The idea isn't to move people off-planet to ease population crowding, anyway. We can't ship enough - they are born faster than that. The need is to move industry and power generation off planet (and to provide a new place to live too!) so that enormous new energy and material wealth can shower down on the beleaguered overpopulated world. That gives us breathing room to bring living standards and education up to a level people limit their childbearing voluntarily. It happened in Mexico - their birth rate dropped to replacement levels when a certain level of prosperity and education was achieved. We need to do this to leverage our abilities to save our own asses down here.
Hm, indeed. But Mars will be a consumer of resources as far as the Earth is concerned, as it will not return energy or materials to the home world. It provides adventure and a limited amount of room for the fortunate; it can't ship back things we need, AKA power from powersats, or metals, or even habitats for animals that will be wiped out soon enough. As a side note, it would also consume our best and brightest, so the net effect for Earth would be negative again. Yep, we can do both - but Elon Musk is a Mars-only guy. And he doesn't understand electromagnetic launching from Earth, as he thinks we have to fire the ship through atmosphere at escape velocity right from the railhead, when instead you only require a few hundred miles an hour to eliminate the first stage. He is great, but he needs a little advice.
Sorry about the dupe. Pasted too much below the break, didn't see it.

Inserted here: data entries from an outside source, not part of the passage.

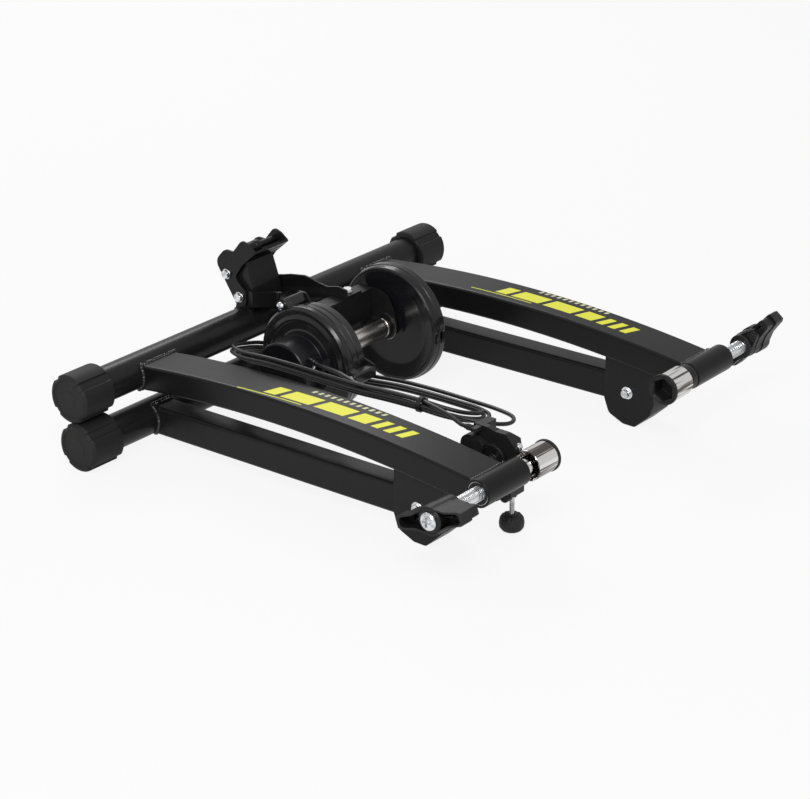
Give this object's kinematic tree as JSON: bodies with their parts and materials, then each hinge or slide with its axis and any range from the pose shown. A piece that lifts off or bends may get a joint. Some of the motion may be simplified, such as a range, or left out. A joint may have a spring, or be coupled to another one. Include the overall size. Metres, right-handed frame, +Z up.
{
  "type": "bike trainer",
  "caption": "Folding magnetic bicycle trainer, folded flat: A-frame tubes, screw clamps for the axle, swinging roller unit with flywheel, handlebar remote and tied cable",
  "frame": {"origin": "on the floor, under the middle of the box round everything but the cable", "axes": "+X along the cross tubes to the far side (the flywheel's side), +Y from the axle clamps towards the cross tubes, +Z up; folded flat as it is stored"},
  "size_m": [0.545, 0.504, 0.1661],
  "materials": {
    "black_steel": "satin black powder coat",
    "black_plastic": "black moulded plastic, fine grain",
    "gloss_plastic": "glossy black",
    "black_rubber": "matt black rubber",
    "cable_black": "black cable housing",
    "zinc": "bright zinc plate",
    "chrome": "polished chrome",
    "aluminium": "turned aluminium",
    "flywheel_black": "glossy black enamel"
  },
  "bodies": {
    "upper_frame": {"upper_cross_tube": "black_steel", "upper_arm_near": "black_steel", "upper_arm_far": "black_steel", "axle_sleeve_near": "black_steel", "axle_sleeve_far": "black_steel", "pivot_gusset_near": "black_steel", "pivot_gusset_far": "black_steel", "end_cap_upper_near": "black_rubber", "end_cap_upper_far": "black_rubber", "unit_bracket": "black_steel", "swing_bolt": "zinc", "sleeve_bush_near": "zinc", "sleeve_bush_far": "zinc", "pivot_bolt_near": "zinc", "pivot_bolt_far": "zinc", "axle_lock_ring_far": "black_plastic", "remote_body": "black_plastic", "remote_pivot_screw": "zinc", "cable_adjuster": "black_plastic", "cable_hank": "cable_black", "cable_lead_unit": "cable_black", "cable_lead_remote": "cable_black", "cable_tie": "black_plastic"},
    "lower_frame": {"lower_cross_tube": "black_steel", "lower_arm_near": "black_steel", "lower_arm_far": "black_steel", "end_cap_lower_near": "black_rubber", "end_cap_lower_far": "black_rubber"},
    "near_cup": {"clamp_cup_near": "chrome", "cup_insert_near": "black_rubber"},
    "near_rod": {"clamp_rod_near": "zinc", "clamp_handle_near": "black_plastic", "handle_screw_near": "zinc"},
    "far_cup": {"clamp_cup_far": "chrome", "cup_insert_far": "black_rubber"},
    "far_rod": {"clamp_rod_far": "zinc", "clamp_handle_far": "black_plastic", "handle_screw_far": "zinc"},
    "resistance_unit": {"unit_post": "black_steel", "foot_lever": "black_steel", "lever_bolt": "zinc", "swing_arm": "black_steel", "roller_yoke": "black_steel", "yoke_bolt": "zinc", "magnet_housing": "gloss_plastic", "cable_boss": "gloss_plastic", "housing_screw_upper": "zinc", "housing_screw_lower": "zinc", "bearing_near": "zinc", "bearing_far": "zinc"},
    "roller_group": {"roller": "chrome", "flywheel": "flywheel_black", "flywheel_nut": "zinc", "conductor_disc": "aluminium"},
    "carrier": {"magnet_carrier": "black_plastic"},
    "remote_drum": {"remote_lever": "black_plastic"},
    "remote_jaw": {"remote_clamp": "black_plastic"},
    "remote_screw": {"remote_clamp_screw": "zinc", "remote_clamp_knob": "black_plastic"}
  },
  "joints": [
    {"name": "frame_fold", "type": "hinge", "parent": "upper_frame", "child": "lower_frame", "pos_m": [0, -0.131, 0.0354], "axis": [-1, 0, 0], "range_deg": [0, 70]},
    {"name": "unit_swing", "type": "hinge", "parent": "upper_frame", "child": "resistance_unit", "pos_m": [-0.009, 0.222, 0.105], "axis": [-1, 0, 0], "range_deg": [0, 60]},
    {"name": "roller_spin", "type": "hinge", "parent": "resistance_unit", "child": "roller_group", "pos_m": [0, 0.107, 0.074], "axis": [1, 0, 0], "continuous": true},
    {"name": "carrier_turn", "type": "hinge", "parent": "resistance_unit", "child": "carrier", "pos_m": [-0.07, 0.107, 0.074], "axis": [-1, 0, 0], "range_deg": [0, 45]},
    {"name": "remote_lever_turn", "type": "hinge", "parent": "upper_frame", "child": "remote_drum", "pos_m": [-0.12, -0.168, 0.0735], "axis": [-1, 0, 0], "range_deg": [0, 90]},
    {"name": "near_clamp_slide", "type": "slide", "parent": "upper_frame", "child": "near_cup", "axis": [1, 0, 0], "range_m": [-0.01, 0.025]},
    {"name": "near_clamp_screw", "type": "hinge", "parent": "near_cup", "child": "near_rod", "pos_m": [-0.2, -0.2086, 0.0791], "axis": [1, 0, 0], "range_deg": [-1795, 4490]},
    {"name": "far_clamp_slide", "type": "slide", "parent": "upper_frame", "child": "far_cup", "axis": [-1, 0, 0], "range_m": [-0.0025, 0.025]},
    {"name": "far_clamp_screw", "type": "hinge", "parent": "far_cup", "child": "far_rod", "pos_m": [0.2, -0.2086, 0.0791], "axis": [-1, 0, 0], "range_deg": [-445, 4490]},
    {"name": "remote_jaw_slide", "type": "slide", "parent": "upper_frame", "child": "remote_jaw", "axis": [0, 0, 1], "range_m": [0, 0.007]},
    {"name": "remote_screw_turn", "type": "hinge", "parent": "remote_jaw", "child": "remote_screw", "pos_m": [-0.108, -0.1815, 0.03], "axis": [0, 0, 1], "range_deg": [0, 3140]}
  ],
  "couplings": [
    {"joint": "carrier_turn", "follows": "remote_lever_turn", "ratio": 0.5},
    {"joint": "near_clamp_slide", "follows": "near_clamp_screw", "m_per_rad": 0.00031831},
    {"joint": "far_clamp_slide", "follows": "far_clamp_screw", "m_per_rad": 0.00031831},
    {"joint": "remote_jaw_slide", "follows": "remote_screw_turn", "m_per_rad": 0.00012732}
  ]
}
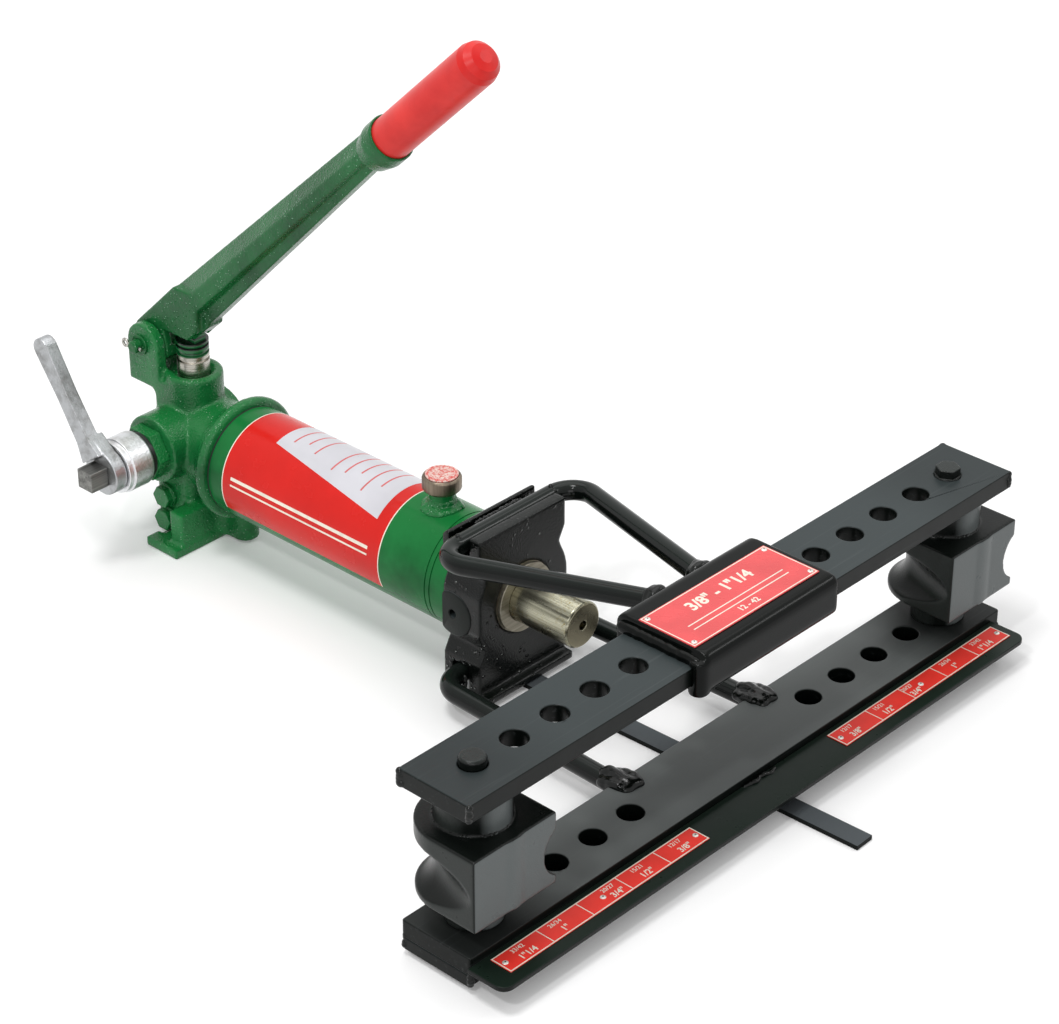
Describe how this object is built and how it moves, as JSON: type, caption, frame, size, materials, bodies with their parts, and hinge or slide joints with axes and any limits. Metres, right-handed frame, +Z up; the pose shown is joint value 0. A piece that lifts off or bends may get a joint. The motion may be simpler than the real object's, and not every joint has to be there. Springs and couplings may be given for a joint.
{
  "type": "hydraulic pipe bender",
  "caption": "Open-frame hydraulic pipe bender: hand pump, oil tank and ram behind two drilled wings that hold swivelling support blocks on pins.",
  "frame": {"origin": "on the bench plane, under the centre of the whole bender's bounding box", "axes": "+X is the way the ram travels, from the pump towards the wings; +Y runs along the wings; +Z is up"},
  "size_m": [0.76, 0.6014, 0.5149],
  "materials": {
    "green_enamel": "glossy green enamel on cast and drawn steel",
    "black_enamel": "thick glossy black enamel on steel",
    "red_plate": "printed red sheet metal",
    "rivet_white": "white painted rivet heads",
    "ram_plated": "zinc plated and ground steel",
    "bare_steel": "bare turned steel",
    "black_steel": "blackened steel",
    "cast_aluminium": "bare cast aluminium",
    "spring_steel": "oiled spring wire",
    "red_rubber": "soft red rubber",
    "seal_rubber": "black oil resistant rubber",
    "black_plastic": "moulded black plastic",
    "cap_print": "red and white printed disc"
  },
  "bodies": {
    "frame": {"upper_wing": "black_enamel", "lower_wing": "black_enamel", "lower_wing_plate": "black_enamel", "scale_ledge": "black_enamel", "scale_plate_left": "red_plate", "scale_plate_right": "red_plate", "scale_rivets": "rivet_white", "front_leg": "black_enamel", "wing_sleeve": "black_enamel", "sleeve_plate": "red_plate", "sleeve_rivets": "rivet_white", "upper_tie_rod": "black_enamel", "lower_tie_rod": "black_enamel", "ram_head": "black_enamel", "head_grub_screw": "black_steel", "ram_cylinder": "bare_steel", "gland_collar": "bare_steel", "ram_wiper": "seal_rubber", "ram_return_spring": "spring_steel", "reservoir_tube": "green_enamel", "reservoir_gasket_front": "seal_rubber", "reservoir_gasket_rear": "seal_rubber", "filler_neck": "bare_steel", "cap_gasket": "seal_rubber", "pump_body": "green_enamel", "suction_plug": "bare_steel", "suction_ball": "bare_steel", "suction_spring": "spring_steel", "delivery_plug": "bare_steel", "delivery_ball": "bare_steel", "delivery_spring": "spring_steel", "lever_pin": "bare_steel", "lever_pin_washer": "green_enamel", "split_pin": "bare_steel", "valve_nut": "green_enamel", "valve_ring": "black_plastic", "valve_collar": "cast_aluminium", "valve_seal": "seal_rubber"},
    "ram": {"ram": "ram_plated", "ram_piston": "bare_steel", "piston_seal": "seal_rubber"},
    "lever": {"pump_lever": "green_enamel", "lever_grip": "red_rubber"},
    "plunger": {"plunger": "bare_steel", "plunger_link_pin": "bare_steel", "plunger_seal": "seal_rubber"},
    "release": {"release_arm": "cast_aluminium", "valve_spindle": "bare_steel"},
    "filler": {"filler_cap": "black_plastic", "cap_disc": "cap_print"},
    "block_left": {"support_block_left": "black_enamel"},
    "block_right": {"support_block_right": "black_enamel"},
    "pin_left": {"support_pin_left": "black_steel"},
    "pin_right": {"support_pin_right": "black_steel"}
  },
  "joints": [
    {"name": "ram_slide", "type": "slide", "parent": "frame", "child": "ram", "axis": [1, 0, 0], "range_m": [0, 0.13], "deforming": ["ram_return_spring"]},
    {"name": "lever_hinge", "type": "hinge", "parent": "frame", "child": "lever", "pos_m": [-0.34782, 0.00025, 0.158], "axis": [0, 1, 0], "range_deg": [-10, 28]},
    {"name": "plunger_slide", "type": "slide", "parent": "frame", "child": "plunger", "axis": [0, 0, 1], "range_m": [-0.0207, 0.0075]},
    {"name": "release_turn", "type": "hinge", "parent": "frame", "child": "release", "pos_m": [-0.31082, -0.07975, 0.0845], "axis": [0, -1, 0], "range_deg": [0, 90]},
    {"name": "filler_cap_turn", "type": "hinge", "parent": "frame", "child": "filler", "pos_m": [-0.02682, 0.00025, 0.147], "axis": [0, 0, 1], "continuous": true},
    {"name": "block_left_swivel", "type": "hinge", "parent": "frame", "child": "block_left", "pos_m": [0.25718, -0.26025, 0.084], "axis": [0, 0, 1], "continuous": true},
    {"name": "block_right_swivel", "type": "hinge", "parent": "frame", "child": "block_right", "pos_m": [0.25718, 0.26075, 0.084], "axis": [0, 0, 1], "continuous": true},
    {"name": "pin_left_lift", "type": "slide", "parent": "frame", "child": "pin_left", "axis": [0, 0, 1], "range_m": [0, 0.15]},
    {"name": "pin_right_lift", "type": "slide", "parent": "frame", "child": "pin_right", "axis": [0, 0, 1], "range_m": [0, 0.15]}
  ],
  "couplings": [
    {"joint": "plunger_slide", "follows": "lever_hinge", "m_per_rad": -0.042}
  ]
}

Musk can masturbate but using a "pen" for a "pencil" or a "computer" to write evan a "memo", forget it. Just bad PR from the Horse's butt.
Ha ha
Yet another variations on 'As I Walked Amongst The Fluff of my Navel One Sunny Spring Morning'? Somehow, people who are succesful in business always want to leave a legacy, but unfortunately, all they seem to able to manage is this kind of vanity publications. Most of them seem to tell us that "I struggled in the beginning, but then I got lucky and now I feel I'm better than other people." The difference between the "successful business leader" is not that they somehow possess better abilities; they just got lucky, and they somehow feel entitled to profit. We never hear about the millions of similar, mediocre people who never made it; if we did, we would see the obvious similarities.